▼

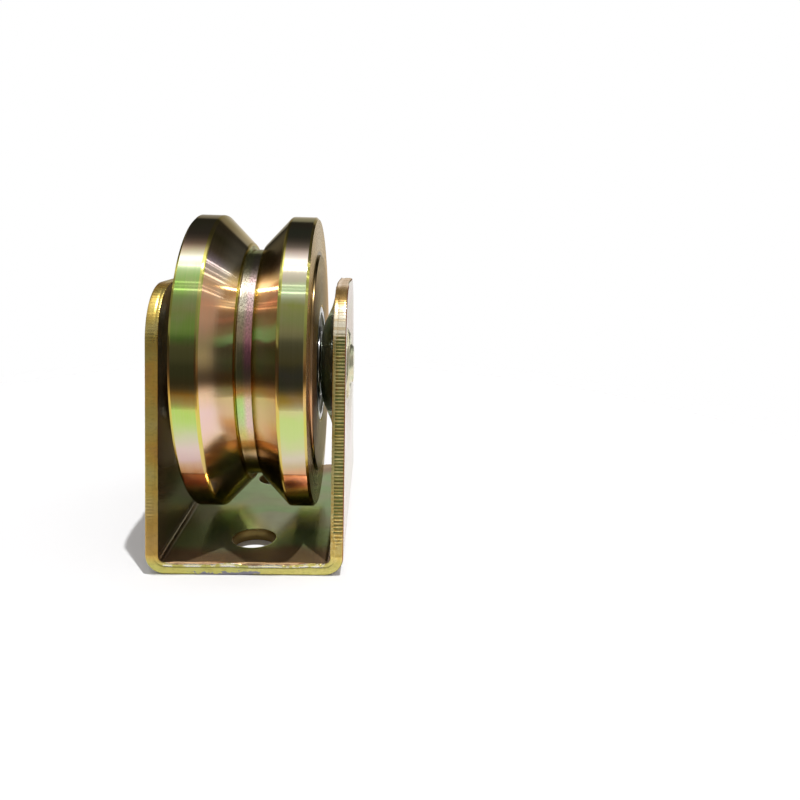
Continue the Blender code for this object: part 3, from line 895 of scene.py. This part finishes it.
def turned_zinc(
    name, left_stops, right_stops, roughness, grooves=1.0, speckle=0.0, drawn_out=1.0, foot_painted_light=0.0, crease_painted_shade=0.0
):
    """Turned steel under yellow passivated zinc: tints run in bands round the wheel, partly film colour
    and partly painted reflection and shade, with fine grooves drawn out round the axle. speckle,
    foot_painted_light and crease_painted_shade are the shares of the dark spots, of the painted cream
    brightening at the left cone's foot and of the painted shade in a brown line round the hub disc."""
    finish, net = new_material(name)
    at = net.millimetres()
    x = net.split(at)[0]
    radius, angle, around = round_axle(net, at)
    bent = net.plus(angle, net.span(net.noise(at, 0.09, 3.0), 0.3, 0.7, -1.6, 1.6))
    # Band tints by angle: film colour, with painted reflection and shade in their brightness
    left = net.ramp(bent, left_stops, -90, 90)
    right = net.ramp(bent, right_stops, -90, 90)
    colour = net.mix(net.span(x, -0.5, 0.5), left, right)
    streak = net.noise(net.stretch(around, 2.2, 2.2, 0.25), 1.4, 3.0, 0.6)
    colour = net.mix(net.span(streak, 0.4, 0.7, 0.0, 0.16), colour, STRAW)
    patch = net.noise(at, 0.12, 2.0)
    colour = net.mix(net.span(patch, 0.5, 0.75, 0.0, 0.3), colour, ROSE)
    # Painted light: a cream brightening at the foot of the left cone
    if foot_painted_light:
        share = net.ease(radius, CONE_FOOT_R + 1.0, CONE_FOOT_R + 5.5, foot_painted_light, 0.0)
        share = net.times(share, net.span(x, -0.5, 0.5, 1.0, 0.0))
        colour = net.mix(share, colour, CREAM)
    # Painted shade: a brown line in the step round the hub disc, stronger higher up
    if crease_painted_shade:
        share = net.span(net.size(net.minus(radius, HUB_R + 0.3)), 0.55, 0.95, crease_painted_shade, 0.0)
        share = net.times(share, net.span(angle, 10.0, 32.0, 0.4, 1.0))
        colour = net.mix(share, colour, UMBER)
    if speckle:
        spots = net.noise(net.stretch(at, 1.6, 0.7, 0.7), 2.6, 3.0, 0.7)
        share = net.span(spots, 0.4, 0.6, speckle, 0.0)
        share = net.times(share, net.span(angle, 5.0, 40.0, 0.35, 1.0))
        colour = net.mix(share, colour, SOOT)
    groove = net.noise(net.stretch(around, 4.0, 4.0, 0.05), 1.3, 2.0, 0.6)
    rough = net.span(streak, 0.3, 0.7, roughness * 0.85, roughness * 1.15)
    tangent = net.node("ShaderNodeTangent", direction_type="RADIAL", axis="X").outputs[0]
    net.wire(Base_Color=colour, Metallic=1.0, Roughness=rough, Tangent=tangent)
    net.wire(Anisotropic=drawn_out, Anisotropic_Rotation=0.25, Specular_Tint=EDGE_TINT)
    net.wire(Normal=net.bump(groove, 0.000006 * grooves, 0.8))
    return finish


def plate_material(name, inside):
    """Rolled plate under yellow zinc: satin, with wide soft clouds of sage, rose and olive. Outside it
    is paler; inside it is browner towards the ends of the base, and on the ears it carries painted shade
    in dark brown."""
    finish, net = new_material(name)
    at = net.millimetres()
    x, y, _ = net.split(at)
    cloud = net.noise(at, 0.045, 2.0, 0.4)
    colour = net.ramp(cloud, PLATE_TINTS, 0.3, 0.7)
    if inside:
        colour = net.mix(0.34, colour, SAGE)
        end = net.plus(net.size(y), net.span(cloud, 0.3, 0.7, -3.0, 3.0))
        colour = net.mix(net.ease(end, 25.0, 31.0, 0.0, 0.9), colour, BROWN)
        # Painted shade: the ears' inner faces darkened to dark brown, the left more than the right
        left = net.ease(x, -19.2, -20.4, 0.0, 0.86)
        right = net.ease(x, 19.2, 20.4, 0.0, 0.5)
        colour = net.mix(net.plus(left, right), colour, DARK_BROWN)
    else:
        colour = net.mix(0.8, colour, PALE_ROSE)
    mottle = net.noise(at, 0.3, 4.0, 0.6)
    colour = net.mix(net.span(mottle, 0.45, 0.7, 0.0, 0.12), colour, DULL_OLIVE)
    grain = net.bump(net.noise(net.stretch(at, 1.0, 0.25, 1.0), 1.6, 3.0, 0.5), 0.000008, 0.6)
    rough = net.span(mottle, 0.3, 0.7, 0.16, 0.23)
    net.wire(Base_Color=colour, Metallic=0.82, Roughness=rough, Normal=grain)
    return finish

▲

Problem statement. Write out the data again, exactly and in full.

Solution for this problem.
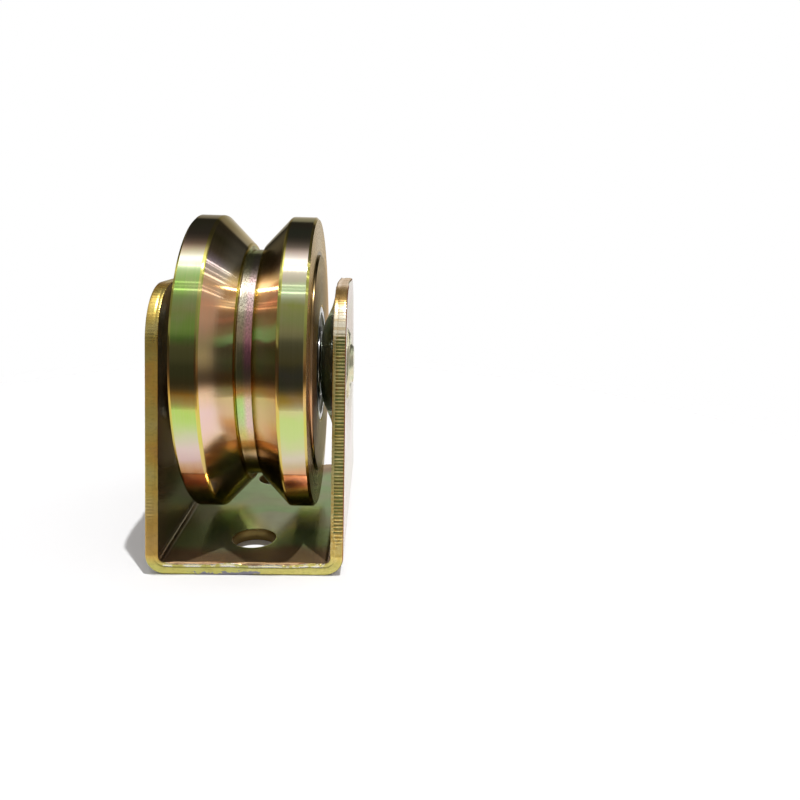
Continue the Blender code for this object: part 3, from line 895 of scene.py. This part finishes it.
def turned_zinc(
    name, left_stops, right_stops, roughness, grooves=1.0, speckle=0.0, drawn_out=1.0, foot_painted_light=0.0, crease_painted_shade=0.0
):
    """Turned steel under yellow passivated zinc: tints run in bands round the wheel, partly film colour
    and partly painted reflection and shade, with fine grooves drawn out round the axle. speckle,
    foot_painted_light and crease_painted_shade are the shares of the dark spots, of the painted cream
    brightening at the left cone's foot and of the painted shade in a brown line round the hub disc."""
    finish, net = new_material(name)
    at = net.millimetres()
    x = net.split(at)[0]
    radius, angle, around = round_axle(net, at)
    bent = net.plus(angle, net.span(net.noise(at, 0.09, 3.0), 0.3, 0.7, -1.6, 1.6))
    # Band tints by angle: film colour, with painted reflection and shade in their brightness
    left = net.ramp(bent, left_stops, -90, 90)
    right = net.ramp(bent, right_stops, -90, 90)
    colour = net.mix(net.span(x, -0.5, 0.5), left, right)
    streak = net.noise(net.stretch(around, 2.2, 2.2, 0.25), 1.4, 3.0, 0.6)
    colour = net.mix(net.span(streak, 0.4, 0.7, 0.0, 0.16), colour, STRAW)
    patch = net.noise(at, 0.12, 2.0)
    colour = net.mix(net.span(patch, 0.5, 0.75, 0.0, 0.3), colour, ROSE)
    # Painted light: a cream brightening at the foot of the left cone
    if foot_painted_light:
        share = net.ease(radius, CONE_FOOT_R + 1.0, CONE_FOOT_R + 5.5, foot_painted_light, 0.0)
        share = net.times(share, net.span(x, -0.5, 0.5, 1.0, 0.0))
        colour = net.mix(share, colour, CREAM)
    # Painted shade: a brown line in the step round the hub disc, stronger higher up
    if crease_painted_shade:
        share = net.span(net.size(net.minus(radius, HUB_R + 0.3)), 0.55, 0.95, crease_painted_shade, 0.0)
        share = net.times(share, net.span(angle, 10.0, 32.0, 0.4, 1.0))
        colour = net.mix(share, colour, UMBER)
    if speckle:
        spots = net.noise(net.stretch(at, 1.6, 0.7, 0.7), 2.6, 3.0, 0.7)
        share = net.span(spots, 0.4, 0.6, speckle, 0.0)
        share = net.times(share, net.span(angle, 5.0, 40.0, 0.35, 1.0))
        colour = net.mix(share, colour, SOOT)
    groove = net.noise(net.stretch(around, 4.0, 4.0, 0.05), 1.3, 2.0, 0.6)
    rough = net.span(streak, 0.3, 0.7, roughness * 0.85, roughness * 1.15)
    tangent = net.node("ShaderNodeTangent", direction_type="RADIAL", axis="X").outputs[0]
    net.wire(Base_Color=colour, Metallic=1.0, Roughness=rough, Tangent=tangent)
    net.wire(Anisotropic=drawn_out, Anisotropic_Rotation=0.25, Specular_Tint=EDGE_TINT)
    net.wire(Normal=net.bump(groove, 0.000006 * grooves, 0.8))
    return finish


def plate_material(name, inside):
    """Rolled plate under yellow zinc: satin, with wide soft clouds of sage, rose and olive. Outside it
    is paler; inside it is browner towards the ends of the base, and on the ears it carries painted shade
    in dark brown."""
    finish, net = new_material(name)
    at = net.millimetres()
    x, y, _ = net.split(at)
    cloud = net.noise(at, 0.045, 2.0, 0.4)
    colour = net.ramp(cloud, PLATE_TINTS, 0.3, 0.7)
    if inside:
        colour = net.mix(0.34, colour, SAGE)
        end = net.plus(net.size(y), net.span(cloud, 0.3, 0.7, -3.0, 3.0))
        colour = net.mix(net.ease(end, 25.0, 31.0, 0.0, 0.9), colour, BROWN)
        # Painted shade: the ears' inner faces darkened to dark brown, the left more than the right
        left = net.ease(x, -19.2, -20.4, 0.0, 0.86)
        right = net.ease(x, 19.2, 20.4, 0.0, 0.5)
        colour = net.mix(net.plus(left, right), colour, DARK_BROWN)
    else:
        colour = net.mix(0.8, colour, PALE_ROSE)
    mottle = net.noise(at, 0.3, 4.0, 0.6)
    colour = net.mix(net.span(mottle, 0.45, 0.7, 0.0, 0.12), colour, DULL_OLIVE)
    grain = net.bump(net.noise(net.stretch(at, 1.0, 0.25, 1.0), 1.6, 3.0, 0.5), 0.000008, 0.6)
    rough = net.span(mottle, 0.3, 0.7, 0.16, 0.23)
    net.wire(Base_Color=colour, Metallic=0.82, Roughness=rough, Normal=grain)
    return finish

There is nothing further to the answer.